L’action se déroule quelque part en Californie, dans de petits villages très isolés et qui semblent à peine sortie de l’ère des westerns. Les rues ne sont pas encore recouvertes de goudron, le bar d’un côté et la prison du shérif de l’autre semblent tout droit sortis d’un film et László Benedek joue clairement sur cette image, où les cavaliers ont été remplacés par des motards. L’Équipée sauvage suit les agissements d’une troupe de jeunes rebelles qui sillonnent la campagne californienne sur leur moto, tous vêtus d’une veste en cuir où une tête de mort est bien mise en évidence. Ils n’ont pas vraiment de but, ils se déplacent de petites villes en petites villes, à la recherche d’une activité à faire, ou d’habitants à embêter. Cela commence à un endroit où une course de moto est organisée et les motards viennent mettre le bazar et perturber les festivités. La police locale les oblige à partir, ils reprennent la route et débarquent dans un autre bled encore plus paumé. Ils arrivent sur leurs engins pétaradants et font forte impression dans cette ville que l’on imagine habituellement tranquille. Quand l’un des jeunes de la bande est blessé par un véhicule, ils décident de rester en attendant son retour et c’est un cycle de problèmes toujours plus importants qui s’enclenche. Le scénario suit ainsi un tracé très simple, une simplicité renforcée par une durée très courte au regard des standards actuels, puisque L’Équipée sauvage ne dépasse qu’à peine l’heure et quart. Les jeunes rebelles arrivent dans la ville, ils s’amusent gentiment, mettent le bazar et enchaînent les bières, ce qui augmente leur agitation et les tensions avec les habitants.

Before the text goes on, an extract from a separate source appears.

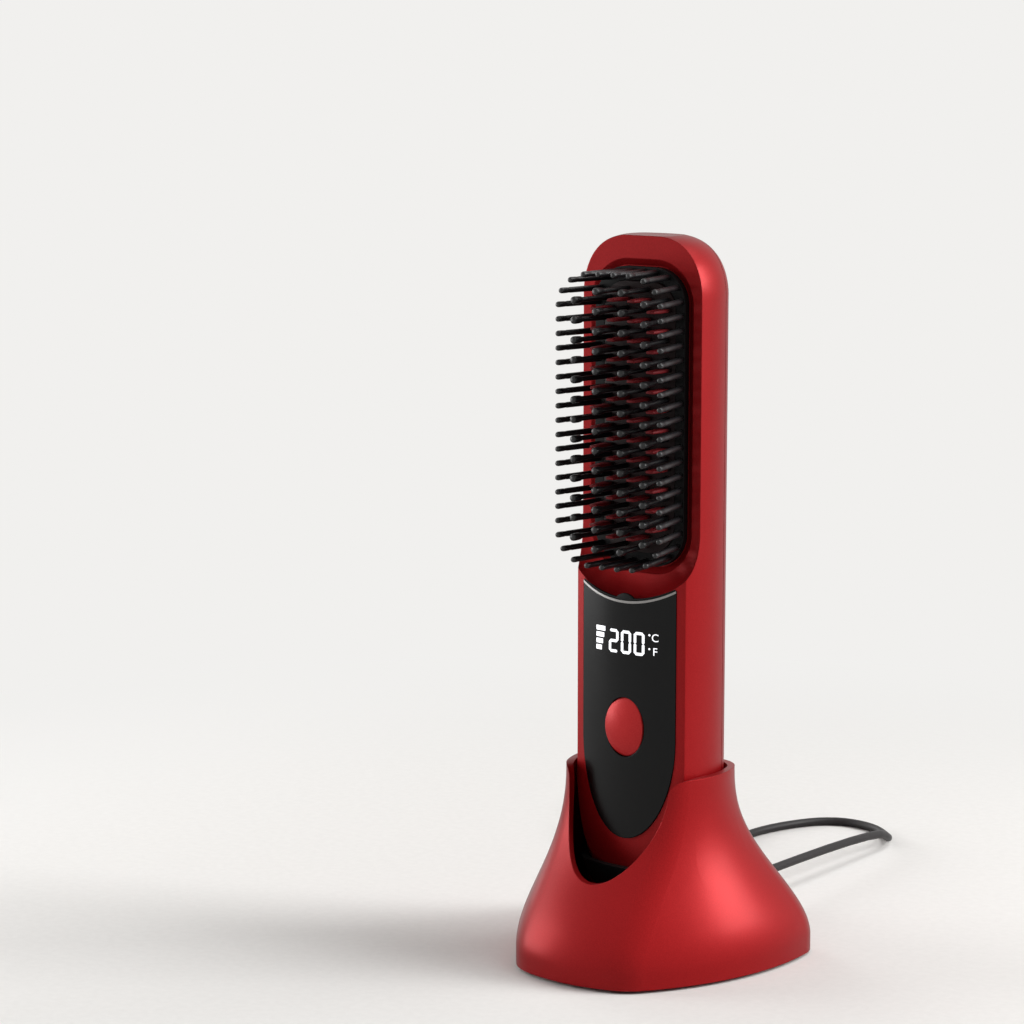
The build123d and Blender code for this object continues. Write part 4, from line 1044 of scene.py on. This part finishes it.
@dataclass
class PlugMouldings:
    """The overmoulded grips of both plugs, each with its collar and ribbed strain relief."""

    dock_start: Point = (0.0, 43.6, 11.5)
    dock_grip: Point = (12.0, 21.0, 6.6)
    charger_start: Point = (-109.95, 135.1, 3.95)
    charger_grip: Point = (15.6, 24.0, 7.8)
    body_share: float = 0.84
    collar_inset: float = 0.14
    collar_taper: Spot = (0.86, 0.9)
    rounding: float = 0.9
    recess_margin: float = 0.5
    recess_flank: float = 0.2
    recess_depth: float = 0.3
    relief_length: float = 6.0
    relief_radius: float = 2.6
    relief_wall: float = 0.12
    relief_foot: float = 1.2
    collar_end: float = 0.9
    rings: int = 3
    ring_pitch: float = 1.6
    ring_end: float = 1.5
    ring_taper: float = 0.22
    groove: float = 0.45
    flank: float = 0.05
    cable_radius: float = 1.55
    sides: int = 32

    def grip(self, size: Point) -> Piece:
        """Model a grip along +Y from y = 0: a rounded block with a stepped collar at its far end.

        Args:
            size: Width, length and height in millimetres, the collar included.

        Returns:
            The grip's mesh.
        """
        width, length, height = (value * MM for value in size)
        body = length * self.body_share
        deselect()
        bpy.ops.mesh.primitive_cube_add(
            size=1.0, location=(0.0, body / 2, 0.0), scale=(width, body, height)
        )
        piece = bpy.context.object
        settle(piece)
        edit_faces(piece, lambda centre, normal: normal.y > SQUARE_ON)
        bpy.ops.mesh.inset(thickness=height * self.collar_inset)
        extrude(0.0, length - body, 0.0)
        bpy.ops.transform.resize(value=(self.collar_taper[0], 1.0, self.collar_taper[1]))
        deselect()
        rounded(piece, self.rounding, 4)
        # Only the two broad flats lie this level, and they take the thumb's shallow recess.
        edit_faces(piece, lambda centre, normal: abs(normal.z) > 0.99 and centre.y < body)
        bpy.ops.mesh.inset(thickness=self.recess_margin * MM)
        bpy.ops.mesh.inset(thickness=self.recess_flank * MM, depth=-self.recess_depth * MM)
        deselect()
        smooth(piece, 35.0)
        return piece

    def relief(self) -> Piece:
        """Model the strain relief along +Y from y = 0: rings that step down to the cable.

        Returns:
            The relief's mesh.
        """
        low = self.cable_radius + self.relief_wall
        foot = [(low, -self.relief_foot), (self.relief_radius, self.flank - self.relief_foot)]
        profile = [*foot, (self.relief_radius, self.collar_end)]
        for ring in range(self.rings):
            radius = self.relief_radius - self.ring_taper * (ring + 1)
            start = self.collar_end + self.flank + self.ring_pitch * ring
            profile += [
                (low, start), (low, start + self.groove),
                (radius, start + self.groove + self.flank), (radius, start + self.ring_end),
            ]
        profile += [
            (low, self.relief_length - self.relief_wall),
            (self.cable_radius, self.relief_length - self.flank),
        ]
        piece = drawn_up(self.sides, profile)
        piece.rotation_euler = (-math.pi / 2, 0.0, 0.0)
        settle(piece)
        smooth(piece, 35.0)
        return piece

    def plug(self, name: str, size: Point, start: Point, turned: bool) -> Piece:
        """Model one plug's moulding: its grip, with the strain relief behind it.

        Args:
            name: The piece's name.
            size: The grip's width, length and height in millimetres.
            start: The end of the moulding that is nearest to the front, in millimetres.
            turned: Whether the cable leaves towards the front.

        Returns:
            The moulding, in place.
        """
        x, y, z = start
        grip_y, relief_y = y, y + size[1]
        if turned:
            grip_y, relief_y = y + self.relief_length + size[1], y + self.relief_length
        parts = [self.grip(size), self.relief()]
        for part, part_y in zip(parts, (grip_y, relief_y)):
            part.rotation_euler = (0.0, 0.0, math.pi if turned else 0.0)
            part.location = (x * MM, part_y * MM, z * MM)
            settle(part)
        return joined(name, parts)

    def build(self) -> tuple[Piece, Piece]:
        """Make and dress both plugs' mouldings.

        Returns:
            The dock's plug and the charger's plug.
        """
        dock_plug = self.plug("lead_plug_moulding", self.dock_grip, self.dock_start, False)
        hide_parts("usb_c_plug")
        charger_plug = self.plug(
            "charger_plug_moulding", self.charger_grip, self.charger_start, True
        )
        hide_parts("usb_a_plug")
        for piece in (dock_plug, charger_plug):
            dress(piece, PLUG_MOULDING, Body.DOCK)
        return dock_plug, charger_plug


@dataclass
class Lead:
    """The cable: straight out of its plug, down to the table, and put away in a round coil.

    The spline cuts inside its points' corners, so the coil's points lie a little further out.
    """

    diameter: float = 3.1
    turn_gap: float = 1.1
    middle_diameters: float = 11.0
    turns_a_layer: int = 3
    coil_x: float = -76.0
    coil_y: float = 132.0
    floor_gap: float = 0.05
    charger: Point = PlugMouldings.charger_grip
    charger_clearance: float = 1.5
    start: Point = (0.0, 70.6, 11.5)
    length: float = 0.896
    steps: int = 8
    corner_allowance: float = 1.01

    def coil(self) -> list[Point]:
        """Work out the coil's points: in on the lower layer, out again on the upper one.

        Returns:
            The points in millimetres.
        """
        pitch = self.diameter + self.turn_gap
        half_turns = 2 * self.turns_a_layer
        outer = self.diameter * self.middle_diameters / 2 + half_turns / 2 * pitch / 2
        lower = self.diameter / 2 + self.floor_gap
        ends = []
        for step in range(2 * half_turns + 2):
            inward, outward = min(step, half_turns), max(step - half_turns - 1, 0)
            height = lower if step <= half_turns else lower + pitch
            ends.append((outer + (outward - inward) * pitch / 2, height))
        last = outer + (self.charger[0] + self.diameter) / 2 + self.charger_clearance
        ends[-1] = (last, self.charger[2] / 2 + self.floor_gap)
        points = []
        for step, ((r0, z0), (r1, z1)) in enumerate(zip(ends, ends[1:])):
            for part in range(self.steps):
                share = part / self.steps
                radius = (r0 + (r1 - r0) * share) * self.corner_allowance
                turn = math.pi * (step + share)
                x = self.coil_x + radius * math.cos(turn)
                y = self.coil_y - radius * math.sin(turn)
                points.append((x, y, z0 + (z1 - z0) * share))
        x, z = self.coil_x - last, ends[-1][1]
        return [*points, (x, self.coil_y, z), (x, self.coil_y + self.diameter, z)]

    def route(self) -> list[Point]:
        """List the cable's points from the plug to the charger's plug, in millimetres."""
        lower = self.diameter / 2 + self.floor_gap
        coil = self.coil()
        entry_x = coil[0][0]
        return [
            self.start,
            (0.0, 154.0, 10.6),
            (-3.5, 172.0, lower),
            (-20.0, 187.0, lower),
            (-40.0, 186.0, lower),
            (entry_x, 160.0, lower),
            (entry_x, 135.1, lower),
            *coil,
        ]

    def build(self, plugs: Sequence[Piece]) -> None:
        """Args:
            plugs: The pieces on the cable. Not used.
        """
        data = bpy.data.curves.new("lead_cable", "CURVE")
        data.dimensions = "3D"
        data.bevel_depth = self.diameter / 2 * MM
        data.bevel_resolution = 5
        data.resolution_u = 6
        data.use_fill_caps = True
        spline = data.splines.new("NURBS")
        points = self.route()
        spline.points.add(len(points) - 1)
        for place, point in zip(spline.points, points):
            place.co = (*(value * MM for value in point), 1.0)
        spline.order_u = 3
        spline.use_endpoint_u = True
        spline.use_smooth = True
        cable = bpy.data.objects.new("lead_cable", data)
        bpy.context.collection.objects.link(cable)
        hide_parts("cable_tube", "cable_coil")
        dress(cable, CABLE_JACKET, Body.DOCK)


@dataclass(frozen=True)
class Lamp:
    """A soft lamp. Its bearing goes from the front towards the right, in degrees.

    Its height, its distance along the floor and its size are metres, its power is watts.
    """

    name: str
    bearing: float
    height: float
    away: float
    size: Spot
    energy: float

    def hang(self, aim: Vector) -> None:
        """Hang the lamp so that it points at the aim."""
        data = bpy.data.lights.new(self.name, "AREA")
        data.shape = "RECTANGLE"
        data.size, data.size_y = self.size
        data.energy = self.energy
        lamp = bpy.data.objects.new(self.name, data)
        bpy.context.collection.objects.link(lamp)
        turn = math.radians(self.bearing)
        place = Vector((self.away * math.sin(turn), -self.away * math.cos(turn), self.height))
        lamp.location = place
        lamp.rotation_euler = (aim - place).to_track_quat("-Z", "Y").to_euler()


@dataclass
class Studio:
    """Pale floor, soft light and the camera of the photograph, in metres and degrees."""

    floor_size: float = 24.0
    bounce_colour: str = "9A9896"
    backdrop_colour: str = "F1F0EE"
    room_colour: str = "FFFFFF"
    near: float = 0.2
    far: float = 0.5
    heading: float = 36.5
    pitch: float = 8.96
    distance: float = 1.049
    height: float = 0.315
    offset: float = 0.0463
    sensor: float = 36.0
    lens: float = 113.2734375
    clip: Spot = (0.05, 50.0)
    ambient: float = 0.18
    aim: Point = (0.0, 0.0, 0.12)
    lamps: tuple[Lamp, ...] = (
        Lamp("key_lamp", bearing=118.0, height=0.6, away=1.1, size=(0.5, 0.6), energy=12.8),
        Lamp("side_lamp", bearing=-112.0, height=0.4, away=0.9, size=(0.5, 0.6), energy=2.6),
        Lamp("strip_lamp", bearing=-64.0, height=0.24, away=0.8, size=(0.42, 0.48), energy=3.7),
        Lamp("top_lamp", bearing=124.0, height=1.3, away=0.62, size=(0.6, 0.6), energy=7.8),
    )

    def shown_to(self, tree: Tree) -> Socket:
        """Tell camera, glossy and transmission rays from those that light the object.

        Args:
            tree: The node tree to add the nodes to.

        Returns:
            A socket that is 1 for those rays.
        """
        path = add_node(tree, "LightPath")
        seen = path.outputs["Is Camera Ray"]
        for name in ("Is Glossy Ray", "Is Transmission Ray"):
            either = {0: seen, 1: path.outputs[name]}
            seen = add_node(tree, "Math", {"operation": "MAXIMUM"}, links=either).outputs["Value"]
        return seen

    def floor(self) -> None:
        """Lay the floor: matt paper that keeps the shadow and fades into the backdrop.

        Rays that light the object meet a darker paper, so that it throws little light back.
        """
        deselect()
        bpy.ops.mesh.primitive_plane_add(size=self.floor_size, location=(0.0, 0.0, 0.0))
        floor = bpy.context.object
        floor.name = "studio_floor"
        material = FLOOR_PAPER.material()
        tree = material.node_tree
        surface = tree.nodes["Material Output"].inputs["Surface"]
        painted = tree.nodes["Principled BSDF"].inputs["Base Color"]
        shown = self.shown_to(tree)
        tone = add_node(
            tree, "MixRGB", values={"Color1": srgb(self.bounce_colour)},
            links={"Fac": shown, "Color2": painted.links[0].from_socket},
        )
        tree.links.new(tone.outputs["Color"], painted)
        place = add_node(tree, "TexCoord").outputs["Object"]
        reach = add_node(tree, "VectorMath", {"operation": "LENGTH"}, links={"Vector": place})
        fade = add_node(
            tree, "MapRange", {"interpolation_type": "SMOOTHSTEP"},
            {"From Min": self.near, "From Max": self.far}, {"Value": reach.outputs["Value"]},
        )
        share = add_node(
            tree, "Math", {"operation": "MULTIPLY"}, links={0: fade.outputs["Result"], 1: shown}
        )
        paper = add_node(tree, "Emission", values={"Color": srgb(self.backdrop_colour)})
        mix = add_node(
            tree,
            "MixShader",
            links={
                "Fac": share.outputs["Value"], 1: surface.links[0].from_socket,
                2: paper.outputs["Emission"],
            },
        )
        tree.links.new(mix.outputs["Shader"], surface)
        floor.data.materials.append(material)

    def world(self) -> None:
        """Light the room softly, and show the pale backdrop to the camera and to gloss."""
        world = bpy.data.worlds.new("studio_world")
        bpy.context.scene.world = world
        world.use_nodes = True
        tree = world.node_tree
        tree.nodes.clear()
        room = add_node(
            tree, "Background", values={"Color": srgb(self.room_colour), "Strength": self.ambient}
        )
        backdrop = add_node(tree, "Background", values={"Color": srgb(self.backdrop_colour)})
        mix = add_node(
            tree,
            "MixShader",
            links={
                "Fac": self.shown_to(tree), 1: room.outputs["Background"],
                2: backdrop.outputs["Background"],
            },
        )
        add_node(tree, "OutputWorld", links={"Surface": mix.outputs["Shader"]})

    def camera(self) -> None:
        """Set the camera where the photograph was taken from."""
        turn, tilt = math.radians(self.heading), math.radians(self.pitch)
        data = bpy.data.cameras.new("photo_camera")
        data.sensor_width = self.sensor
        data.lens = self.lens
        data.clip_start, data.clip_end = self.clip
        camera = bpy.data.objects.new("photo_camera", data)
        bpy.context.collection.objects.link(camera)
        camera.location = (
            self.distance * math.sin(turn) - self.offset * math.cos(turn),
            AXIS_Y * MM - self.distance * math.cos(turn) - self.offset * math.sin(turn),
            self.height,
        )
        camera.rotation_euler = (math.pi / 2 - tilt, 0.0, turn)
        bpy.context.scene.camera = camera

    def build(self) -> None:
        """Set up floor, lamps, world and camera."""
        self.floor()
        for lamp in self.lamps:
            lamp.hang(Vector(self.aim))
        self.world()
        self.camera()
        bpy.context.scene.view_settings.view_transform = "Standard"


def main() -> None:
    """Build and dress every piece, then the studio."""
    logging.basicConfig(level=logging.INFO, format="%(name)s: %(message)s")
    Housings().dress()
    Comb().build()
    Display().build()
    PanelRim().build()
    plugs = PlugMouldings().build()
    Lead().build(plugs)
    Studio().build()


if __name__ == "__main__":
    main()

C’est une confrontation entre deux générations, entre deux époques aussi comme en témoigne l’un des dialogues du film où les jeunes demandent au vieux serveur du bar ce qui se passe dans la ville. László Benedek construit son film autour de cette opposition et évoque quelques motifs de mécontentement entre les deux groupes. Les « adultes » témoignent constamment de leur incompréhension face à ces jeunes bruyants qui ne semblent pas avoir de buts, en tout cas à leurs yeux. En creux, on comprend que les motards ne se retrouvent plus dans cette société, celle qui a fait la guerre et qui semble décidée à vivre en paix sans rien faire de plus. C’est un symbole du baby-boom et une bonne représentation des conflits intergénérationnels qui sont au fond toujours là, et toujours similaires d’une époque à l’autre. Tout ceci est très intéressant, mais ce n’est pas forcément le sujet principal de L’Équipée sauvage. L’intrigue se resserre vite autour d’un duo : d’un côté, Johnny, le leader des motards incarné par Marlon Brando ; de l’autre, Kathie, la fille du shérif local jouée par Mary Murphy. L’histoire d’amour qui s’esquisse entre les deux concentre vite l’essentiel de l’intrigue et ce n’est pas forcément la meilleure idée du film. Depuis son interprétation dans Un tramway nommé Désir, l’acteur est devenu une star et on sent qu’il en a bien conscience et il a du mal à jouer sans en tenir compte. En tout cas, c’est ce que son interprétation laisse envisager ici, son jeu n’est pas aussi intéressant et varié que dans d’autres films. Est-ce parce que László Benedek n’a pas su le diriger correctement ? De manière assez surprenante, L’Équipée sauvage ne lui laisse que peu de lignes de dialogue, ce qui ne l’a sans doute pas aidé. Marlon Brando peut toujours compter sur son physique pour consolider son statut d’icône, et plus particulièrement d’icône gay ici au passage, mais ce n’est clairement pas son rôle le plus intéressant.
C’est le paradoxe de L’Équipée sauvage : le film pourrait être passionnant sur l’évolution de la société américaine, le passage d’une génération à l’autre ou encore sur ce monde entièrement contrôlé par des adultes qui ne comprennent plus la jeunesse. Ces éléments sont présents dans le long-métrage réalisé par László Benedek, mais ils sont secondaires, à l’arrière-plan au profit d’une histoire d’amour pas franchement intéressante. Malgré tout, L’Équipée sauvage a marqué son époque par bien des aspects et cette œuvre vaut toujours le détour pour cette raison.